For myself, my baseline goal, since I'm mostly holding LEAPS + cash, is to make at least enough money to pay for the theta on those leaps (which is substantial). So long as I can keep rolling those leaps out, the market will eventually figure out that Tesla is worth a lot more than its current value.
 
@Theshadows thank you posting the video!



I watched the video as well, very interesting. Seeking your thoughts on --
  • It sounds like this works consistently when IV is > 50%. So during times of relative low IV (we're trending ~8-10% TSLA 52-week IV now?), does this mean we shouldn't utilize the strategy, or is there a way to alter it to make it still work consistently? Maybe move the strikes out to 2 standard deviations rather than 1...though premiums will be tiny??
  • I took the 25% max profit to mean, if selling IC for $4 credit, then set the BTC at 3$, rather than BTC at 1$
BTC at 1, not 4 (see video at 10:39 mark)

I think the video didn't say trade this if current IV>50%. It said the week they are choosing has an IV that was above the 50% avg of the last 52 wks. So, for TSLA, anything above (1.259-.431)/2=41.4% is good and try 45 DTE.
1630785941639.png

I will try 10/1 (ie 46.4% is higher than 41.4%) - someone said stay away from 10/15 earnings.

What fascinates me the most is early BTC in 13.8 days instead of waiting for the full 43.7 days. Therefore, i can sell 3 ICs instead of 1 and all 3 will be 100% (ie 22/22) chance of success. Even if the grand total credit is the same, the early BTC has a higher chance of profit and lower risk.

1630787295499.png


Of course, selling weekly IC also works, coz one can sell more qty overall. "Don't fix what isn't broken." The annoyance here is the constant guessing of range and timing the STO. The video removes all the guessing and timing using fixed rules (choose the DTE, select 16 delta, spread is 4 strikes, BTC at 25%, rinse/repeat). I suspect the margin room from IC to IC will be fixed value, as well.

I wonder if anyone can backtest this...
 
Let me ask a question, and I'm sorry if I've missed this:

What's the best way to roll a put spread that's going into the money? (I've heard you say do it before the midway point of the spread is ITM, FWIW.)

Do you roll both sides together? Or roll the sold side and leave or close the bought side? I guess I'm thinking you roll both sides together to avoid a sudden increase in margin requirement if it turns from a spread into a standalone sold put.
 
Good points although the same can be said about weeklies as well - can close profitable positions early and reopen newer positions to get more profit/margin used. I actually find the weeklies less stressful for some reason as they are easier to keep a handle on for me and I can make decisions faster about whether to keep, roll or close since the expiration date is so soon. To each his own I guess!
Me too. I usually Sell 3-10 DTE. Thinking about this past week. Particularly on Thursday and Friday. Had I closed at lower profit percentages, 25-30. I would have closed almost all of my spreads late Thursday early Friday and resold them mid day Friday.

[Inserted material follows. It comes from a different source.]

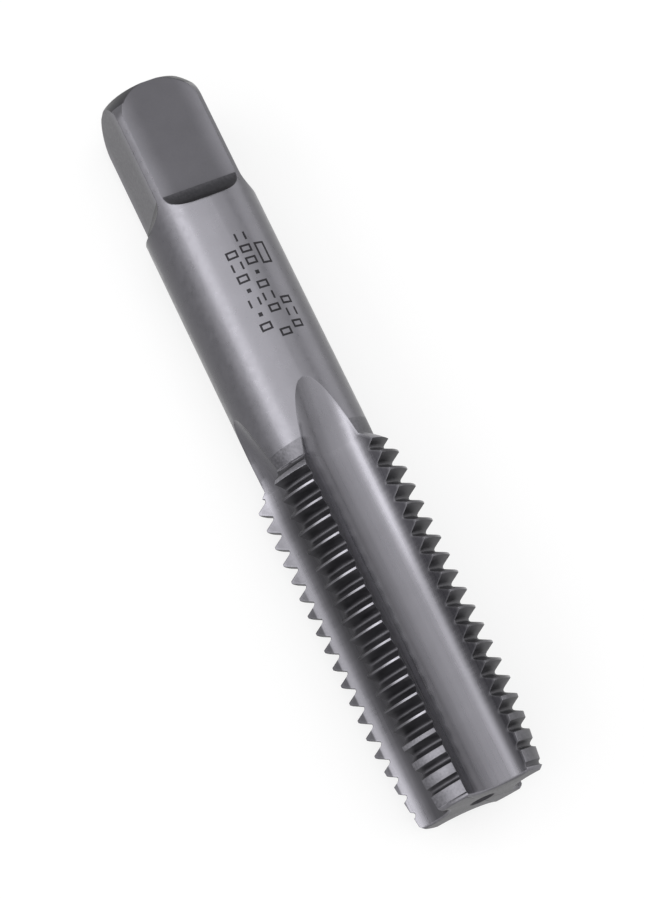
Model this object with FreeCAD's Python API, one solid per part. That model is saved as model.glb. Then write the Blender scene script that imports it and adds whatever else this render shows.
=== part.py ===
# A four-flute hand tap for a coarse metric thread, one solid.
# It lies as it comes to rest on a bench: one flute faces down, so that two lands
# touch, and the shank's far end touches too. The thread end points to +X.
# All lengths are in millimetres and all angles in degrees.
import FreeCAD, Part
import math
import os

from FreeCAD import Vector

# Whole tool
overall_length = 124.6
shank_diameter = 19.3

# Thread: a 60 degree form with a flat crest, right-handed
major_diameter = 24.0
pitch = 3.0
thread_depth = 1.84
crest_width = 0.375
flank_angle = 30.0
first_crest = 2.07            # height of the first crest above the point, on a flute's centre line

# Lengths along the tool, from the point
lead_length = 13.0            # the tapered teeth that start the thread
full_thread_end = 55.4        # where the back of the thread begins to slope down to the shank
back_slope = 45.0             # its angle to the axis
back_bow = 0.08               # how far that slope swells out of straight

# Point: the thread end's face
point_diameter = 20.9
point_bevel = 0.6

# Flutes
flute_count = 4
flute_angle = 60.0            # width of a flute, seen from the axis
web_diameter = 12.0
flute_length = 69.0           # from the point to where the flute leaves the shank
run_out_slope = 17.0          # angle of the ramp at the flute's end, to the axis

# Driving square
square_length = 19.2
square_across_flats = 14.48
square_turn = -4.0            # how far a flat faces from the middle of a flute
square_cutter_radius = 3.9    # of the curved end of each flat

# Rounded edge round the shank's end
shank_end_length = 5.2
shank_end_slope = 23.9        # its angle to the axis
shank_end_bow = 0.6           # how far it swells out of straight

# Centre holes, one in each end
centre_hole_diameter = 4.0
centre_hole_bottom = 1.6      # diameter of its flat bottom
countersink_angle = 30.0      # half of the countersink's angle

# How far cutting shapes run past the surfaces that they cut
clear = 1.0

# The groove's joints are kept away from the blank's seam, where they would spoil the cut
groove_turn = 90.0

major_radius = major_diameter / 2
shank_radius = shank_diameter / 2
root_radius = major_radius - thread_depth
point_radius = point_diameter / 2
flat_distance = square_across_flats / 2
axis = Vector(0, 0, 1)
centre = Vector(0, 0, 0)


def tangent(degrees):
    return math.tan(math.radians(degrees))


def line(start, end):
    return Part.LineSegment(start, end).toShape()


def bowed_line(start, end, bow):
    """An arc from start to end in the XZ plane; its middle lies outside their line by the bow."""
    along = end - start
    outward = Vector(along.z, 0, -along.x).normalize()
    return Part.Arc(start, (start + end) / 2 + outward * bow, end).toShape()


def turned(outline, bows={}):
    """A solid of revolution from corners given as radius and height.

    The bows say by how much the line that leaves a corner swells, by the corner's number.
    """
    corners = [Vector(radius, 0, height) for radius, height in outline]
    edges = []
    for index, corner in enumerate(corners):
        following = corners[(index + 1) % len(corners)]
        if index in bows:
            edges.append(bowed_line(corner, following, bows[index]))
        else:
            edges.append(line(corner, following))
    return Part.Face(Part.Wire(edges)).revolve(centre, axis, 360)


def blank():
    """The tool as it leaves the lathe."""
    back_length = (major_radius - shank_radius) / tangent(back_slope)
    end_radius = shank_radius - shank_end_length * tangent(shank_end_slope)
    outline = [
        (0, 0),
        (point_radius - point_bevel, 0),
        (point_radius, point_bevel),
        (major_radius, lead_length),
        (major_radius, full_thread_end),
        (shank_radius, full_thread_end + back_length),
        (shank_radius, overall_length - shank_end_length),
        (end_radius, overall_length),
        (0, overall_length),
    ]
    back_corner = 4
    shank_end_corner = 6
    return turned(outline, {back_corner: back_bow, shank_end_corner: shank_end_bow})


def thread_groove():
    """The space between two turns of the thread, as one long helical solid."""
    slope = tangent(flank_angle)
    outside = 0.8 * crest_width / 2 / slope       # stops short of the next turn's groove
    half_root = (pitch - crest_width) / 2 - thread_depth * slope
    half_outside = (pitch - crest_width) / 2 + outside * slope
    turns = math.ceil(full_thread_end / pitch) + 4
    start = first_crest + pitch / 2 - 3 * pitch
    corners = [
        Vector(root_radius, 0, start - half_root),
        Vector(major_radius + outside, 0, start - half_outside),
        Vector(major_radius + outside, 0, start + half_outside),
        Vector(root_radius, 0, start + half_root),
    ]
    profile = Part.makePolygon(corners + [corners[0]])
    path = []
    for index in range(turns):
        turn = Part.makeHelix(pitch, pitch, root_radius).Edges[0]
        turn.translate(Vector(0, 0, start + index * pitch))
        path.append(turn)
    groove = Part.Wire(path).makePipeShell([profile], True, True)
    groove.rotate(centre, axis, groove_turn)
    groove.translate(Vector(0, 0, pitch * groove_turn / 360))
    return groove


def flute_section():
    """A flute across the tool: straight sides along radii, and a round bottom between them."""
    half = math.radians(flute_angle / 2)
    web_radius = web_diameter / 2
    bottom_radius = web_radius * math.sin(half) / (1 - math.sin(half))
    bottom_centre = web_radius + bottom_radius
    touch = bottom_centre * math.cos(half)
    reach = (major_radius + clear) / math.cos(half)
    left_touch = Vector(touch * math.cos(half), -touch * math.sin(half), 0)
    right_touch = Vector(touch * math.cos(half), touch * math.sin(half), 0)
    left_outside = Vector(reach * math.cos(half), -reach * math.sin(half), 0)
    right_outside = Vector(reach * math.cos(half), reach * math.sin(half), 0)
    bottom = Vector(web_radius, 0, 0)
    return Part.Face(Part.Wire([
        line(left_outside, left_touch),
        Part.Arc(left_touch, bottom, right_touch).toShape(),
        line(right_touch, right_outside),
        line(right_outside, left_outside),
    ]))


def flute_cutter():
    """A straight channel from the point, then a ramp that climbs out of the shank."""
    ramp = (shank_radius - web_diameter / 2) / tangent(run_out_slope)
    ramp_start = flute_length - ramp
    section = flute_section()
    section.translate(Vector(0, 0, ramp_start))
    channel = section.extrude(Vector(0, 0, -ramp_start - clear))
    climb = section.extrude(Vector(tangent(run_out_slope), 0, 1) * 2 * ramp)
    return channel.fuse(climb)


def flat_cutter():
    """What one flat of the square removes, with the curve that its cutter leaves."""
    start = overall_length - square_length
    outside = shank_radius + clear
    top = overall_length + clear
    arc_centre = flat_distance + square_cutter_radius
    turn = math.acos((arc_centre - outside) / square_cutter_radius)

    def on_arc(angle):
        return Vector(arc_centre - square_cutter_radius * math.cos(angle), 0,
                      start - square_cutter_radius * math.sin(angle))

    outline = Part.Wire([
        line(Vector(flat_distance, 0, top), on_arc(0)),
        Part.Arc(on_arc(0), on_arc(turn / 2), on_arc(turn)).toShape(),
        line(on_arc(turn), Vector(outside, 0, top)),
        line(Vector(outside, 0, top), Vector(flat_distance, 0, top)),
    ])
    slab = Part.Face(outline).extrude(Vector(0, 2 * outside, 0))
    slab.translate(Vector(0, -outside, 0))
    return slab


def centre_hole():
    """A countersunk centre that starts at the origin and goes up."""
    mouth = centre_hole_diameter / 2
    bottom = centre_hole_bottom / 2
    depth = (mouth - bottom) / tangent(countersink_angle)
    return turned([
        (0, -clear),
        (mouth, -clear),
        (mouth, 0),
        (bottom, depth),
        (0, depth),
    ])


def repeated(shape, count, first_angle):
    """Copies of a shape, evenly spaced round the axis."""
    copies = []
    for index in range(count):
        copy = shape.copy()
        copy.rotate(centre, axis, first_angle + index * 360 / count)
        copies.append(copy)
    return copies


def tap():
    """The whole tool, standing on its point."""
    body = blank().cut(thread_groove())
    body = body.cut(repeated(flute_cutter(), flute_count, 0))
    body = body.cut(repeated(flat_cutter(), 4, square_turn))
    point_hole = centre_hole()
    shank_hole = centre_hole().mirror(centre, axis)
    shank_hole.translate(Vector(0, 0, overall_length))
    return body.cut([point_hole, shank_hole])


def laid_down(shape):
    """The tool on its side, with its middle over the origin and its lowest point at height 0."""
    land_height = major_radius * math.cos(math.radians(flute_angle / 2))
    flat_start = overall_length - square_length - square_cutter_radius
    tilt = math.degrees(math.atan((land_height - shank_radius) / (flat_start - full_thread_end)))
    shape.rotate(centre, Vector(0, 1, 0), -90 - tilt)
    points = shape.tessellate(0.01)[0]
    low = [min(point[i] for point in points) for i in range(3)]
    high = [max(point[i] for point in points) for i in range(3)]
    shape.translate(Vector(-(low[0] + high[0]) / 2, -(low[1] + high[1]) / 2, -low[2]))
    return shape


os.makedirs("parts", exist_ok=True)
thread_tap = laid_down(tap())
thread_tap.exportStep("parts/thread_tap.step")
print("solids", len(thread_tap.Solids), "valid", thread_tap.isValid(), "volume", round(thread_tap.Volume, 1))
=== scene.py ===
import math

import bmesh
import bpy
import numpy as np
from mathutils import Matrix, Vector


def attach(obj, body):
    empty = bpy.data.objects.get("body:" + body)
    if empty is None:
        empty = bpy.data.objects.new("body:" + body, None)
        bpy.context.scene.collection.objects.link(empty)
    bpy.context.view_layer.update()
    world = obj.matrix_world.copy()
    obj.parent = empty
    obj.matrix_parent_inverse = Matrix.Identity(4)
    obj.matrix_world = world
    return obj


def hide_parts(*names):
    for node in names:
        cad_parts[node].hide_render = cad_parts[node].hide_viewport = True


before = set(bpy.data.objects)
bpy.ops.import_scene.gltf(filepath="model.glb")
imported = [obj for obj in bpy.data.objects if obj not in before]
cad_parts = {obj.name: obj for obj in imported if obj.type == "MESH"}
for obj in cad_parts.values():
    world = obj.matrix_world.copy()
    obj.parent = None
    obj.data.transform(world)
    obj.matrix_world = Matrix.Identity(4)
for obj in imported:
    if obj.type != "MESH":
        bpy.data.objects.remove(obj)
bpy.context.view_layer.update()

MM = 0.001

# Sizes of the tool, as its solid has them
overall_length = 124.6
shank_radius = 9.65
major_radius = 12.0
pitch = 3.0
thread_depth = 1.84
crest_width = 0.375
flank_angle = 30.0
first_crest = 2.07
lead_length = 13.0
full_thread_end = 55.4
back_slope = 45.0
back_bow = 0.08
point_radius = 10.45
point_bevel = 0.6
flute_half_angle = 30.0
web_radius = 6.0
flute_length = 69.0
run_out_slope = 17.0
square_length = 19.2
flat_distance = 7.24
square_turn = -4.0
square_cutter_radius = 3.9
shank_end_length = 5.2
shank_end_slope = 23.9
shank_end_bow = 0.6
hole_radius = 2.0
hole_bottom_radius = 0.8
countersink_angle = 30.0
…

I know this is only one example, however I’m going to test it out in coming weeks with half of my positions.
 
BTC at 1, not 4 (see video at 10:39 mark)

I think the video didn't say trade this if current IV>50%. It said the week they are choosing has an IV that was above the 50% avg of the last 52 wks. So, for TSLA, anything above (1.259-.431)/2=41.4% is good and try 45 DTE.
View attachment 705215
I will try 10/1 (ie 46.4% is higher than 41.4%) - someone said stay away from 10/15 earnings.

What fascinates me the most is early BTC in 13.8 days instead of waiting for the full 43.7 days. Therefore, i can sell 3 ICs instead of 1 and all 3 will be 100% (ie 22/22) chance of success. Even if the grand total credit is the same, the early BTC has a higher chance of profit and lower risk.

View attachment 705223

Of course, selling weekly IC also works, coz one can sell more qty overall. "Don't fix what isn't broken." The annoyance here is the constant guessing of range and timing the STO. The video removes all the guessing and timing using fixed rules (choose the DTE, select 16 delta, spread is 4 strikes, BTC at 25%, rinse/repeat). I suspect the margin room from IC to IC will be fixed value, as well.

I wonder if anyone can backtest this...
I saw they were selling 45 DTE. The video was also made in 2013 when fees and commissions were enormous then.

with the low fees we now have we are mostly trading weeklies. I’m looking how this will effect weekly returns, even with our low fees now they will add up if we are putting on 3 trades per week for what normally would have been one or 1.5 frases per week.

it also requires more time to manage, which when you calculate it on $/hr you made, it might not be better. However at this stage I am doing so much learning about the mechanics of this stuff that I’m spending 4-5 hours per day regardless. I mean heck, here I am on a holiday weekend brainstorming with all of you and listening to YouTube videos about selling spreads while sanding the top of my new desk in my wood shop.
 
Let me ask a question, and I'm sorry if I've missed this:

What's the best way to roll a put spread that's going into the money? (I've heard you say do it before the midway point of the spread is ITM, FWIW.)

Do you roll both sides together? Or roll the sold side and leave or close the bought side? I guess I'm thinking you roll both sides together to avoid a sudden increase in margin requirement if it turns from a spread into a standalone sold put.
i have the same problem
1630805560746.png

Rather than risk early assignment (mp 725 and with call wall 735 too close), i am thinking BTC asap, and then open 9/24 +p660/-p700 BPS (ie flip-roll from call to put). Total is net credit and uses just a little more margin.